No magic food: Understanding nutrition and the causes of cancer
The role diet plays in a person’s cancer risk has been the subject of debate for many years, as people seek that one “super” food that might prevent cancer.
“The reality is that there’s not one ‘magic bullet’ food or nutrient that will prevent cancer,” says Carrie Daniel-MacDougall, Ph.D., assistant professor in Epidemiology at MD Anderson. “Nearly every large clinical trial testing a vitamin or supplement has been disappointing. Nutrition is a science. We have to remember to think critically and not just follow popular trends.”
As a nutritional epidemiologist, Daniel’s research has traditionally focused on the role diet plays in cancer development and prevention.
“The problem with cancer is that it’s not one disease,” Daniel says. “What we find for one type of cancer may not translate to another.”
Cancer risk lowered by small changes in habits
With the staggering public health problem of obesity now ranked as the primary cause of cancer in non-smokers, she believes we can learn more from a broader approach targeting obesity and related conditions, like diabetes and hypertension, that are also linked to some cancers.

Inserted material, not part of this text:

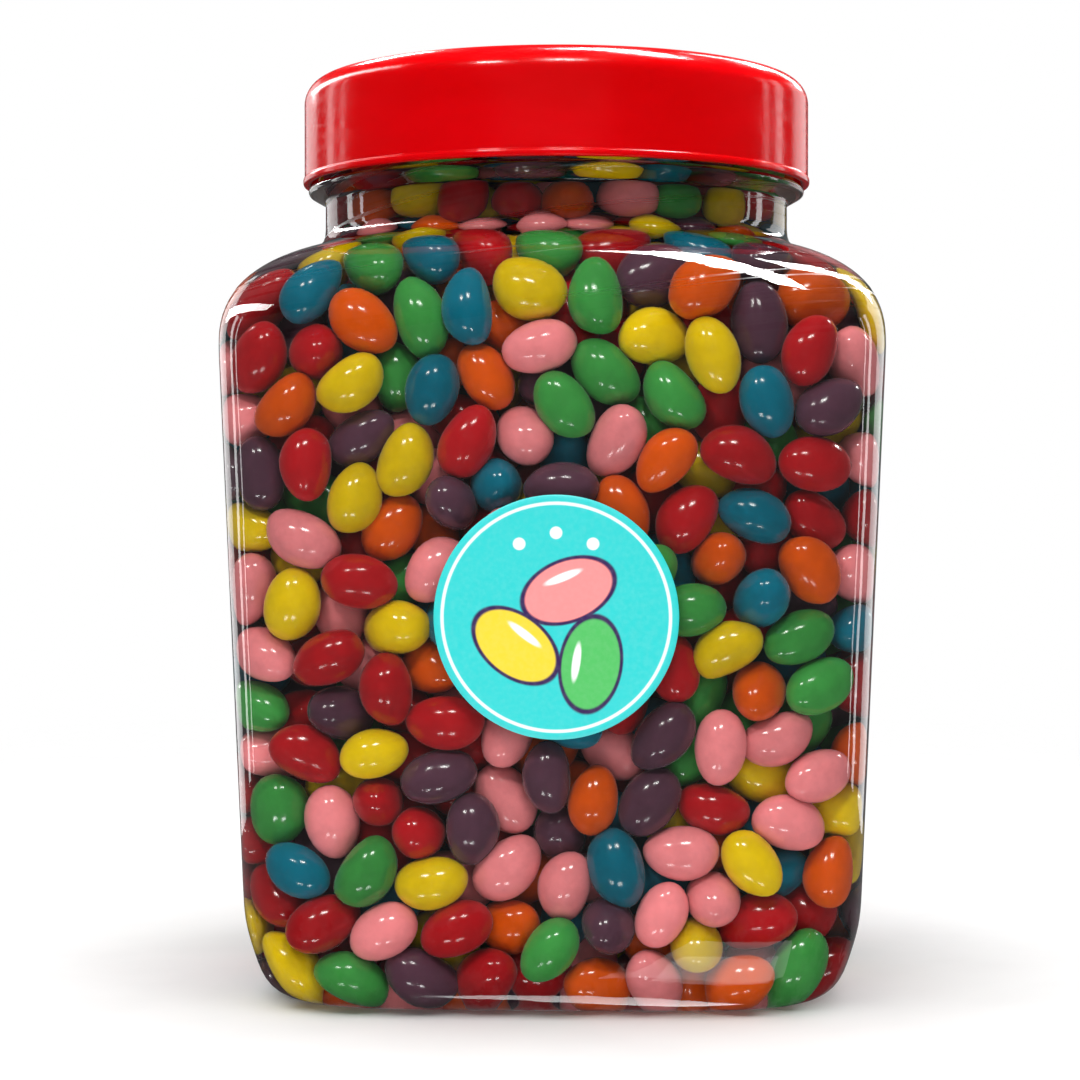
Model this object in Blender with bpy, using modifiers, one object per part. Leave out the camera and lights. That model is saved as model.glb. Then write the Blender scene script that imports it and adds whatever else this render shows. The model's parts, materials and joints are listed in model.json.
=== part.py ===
"""Bulk candy jar: a clear rounded-square jar, a red screw cap with its liner, a round front label
and jelly beans.

Metres, Z up. The jar stands on z = 0, its axis is the Z axis and its label faces -Y.
The beans that lie on top are pieces of their own; the beans under them are one solid fill.
"""

import math

import bmesh
import bpy
import numpy as np
from mathutils import Matrix, Vector

MM = 0.001
GAP = 0.3 * MM  # clearance between pieces that touch

# Driving sizes
TOTAL_HEIGHT = 216.5 * MM
BODY_WIDTH = 154.5 * MM  # across the widest section, at SHOULDER_START
BASE_WIDTH = 143.5 * MM  # across the section just above the heel
CAP_DIAMETER = 123 * MM
NECK_RADIUS = 56.4 * MM
WALL = 0.9 * MM

# Body: a rounded square that narrows downwards, a sloping heel, a shoulder that turns round
SECTION_POWER = 5.3  # a circle has 2, a square has infinity
ROUND = 2.0
HEEL_HEIGHT = 17.5 * MM
HEEL_TAPER = 3.4 * MM
HEEL_FILLET_REACH = 9.5 * MM
HEEL_FILLET_HEIGHT = 6.4 * MM
SHOULDER_START = 153 * MM
SHOULDER_RISE = 24.5 * MM
SHOULDER_REACH = 36 * MM  # the neck cuts the shoulder's curve off before it gets this far
SHOULDER_POWER = 2.33

# Base: a foot ring round a shallow push-up
FOOT_WIDTH = 8 * MM
PUSH_UP = 5 * MM
PUSH_UP_RINGS = ((0.5, 0.86, 2.3), (0.86, 0.34, 3.2))  # part of its width, part of its height, power

# Cap and liner
CAP_BOTTOM = 191 * MM
CAP_WALL = 1.6 * MM
CAP_TOP_THICKNESS = 2.0 * MM
CAP_EDGE_RADIUS = 6.0 * MM
CAP_LIP_HEIGHT = 1.6 * MM
CAP_LIP_REACH = 0.35 * MM
CAP_INNER_CORNER = 1.0 * MM
LINER_RADIUS = 59.0 * MM
LINER_THICKNESS = 1.2 * MM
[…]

“Epidemiology has been integral in providing research to support the promise that cancer risk can be lowered by making small, positive changes to everyday habits,” she says. “We need to continue to build the scientific and mechanistic evidence for obesity and cancer, while searching for links to modifiable risk factors, like diet and physical activity.”
Daniel was the lead investigator on the largest prospective analysis to date of the relationship between fiber intake and renal cell carcinoma, the most common type of kidney cancer. In this study, she showed that high dietary fiber intake from fiber-rich plant foods — like beans or legumes, whole grains and cruciferous vegetables — was associated with a 20% reduction in the risk of developing kidney cancer. The study, published in the American Journal of Clinical Nutrition, followed the dietary and lifestyle habits of 500,000 healthy men and women between the ages of 50 and 71 over 10 years for cancer incidence or development.
This type of research is a step toward educating people on choosing the right foods to help fight the internal mechanisms that may contribute to obesity and cancer.
Daniel is also studying the vast gut microbiome. “We know that many different bacteria live within the digestive tract and affect a person’s health. I’m interested in how these bacteria are shaped by dietary habits and influence the risk of developing obesity and cancer.”
The facts are daunting
More than one-third of U.S. adults are obese with medical costs of $147 billion in 2008 alone.
Yet, according to the Centers for Disease Control and Prevention, obesity-related conditions — heart disease, stroke, type 2 diabetes and certain types of cancer — cause deaths that might have been prevented.
At MD Anderson, the condition, increasingly referred to as a disease itself, is being addressed on several fronts by behavioral scientists, epidemiologists and clinical cancer prevention experts.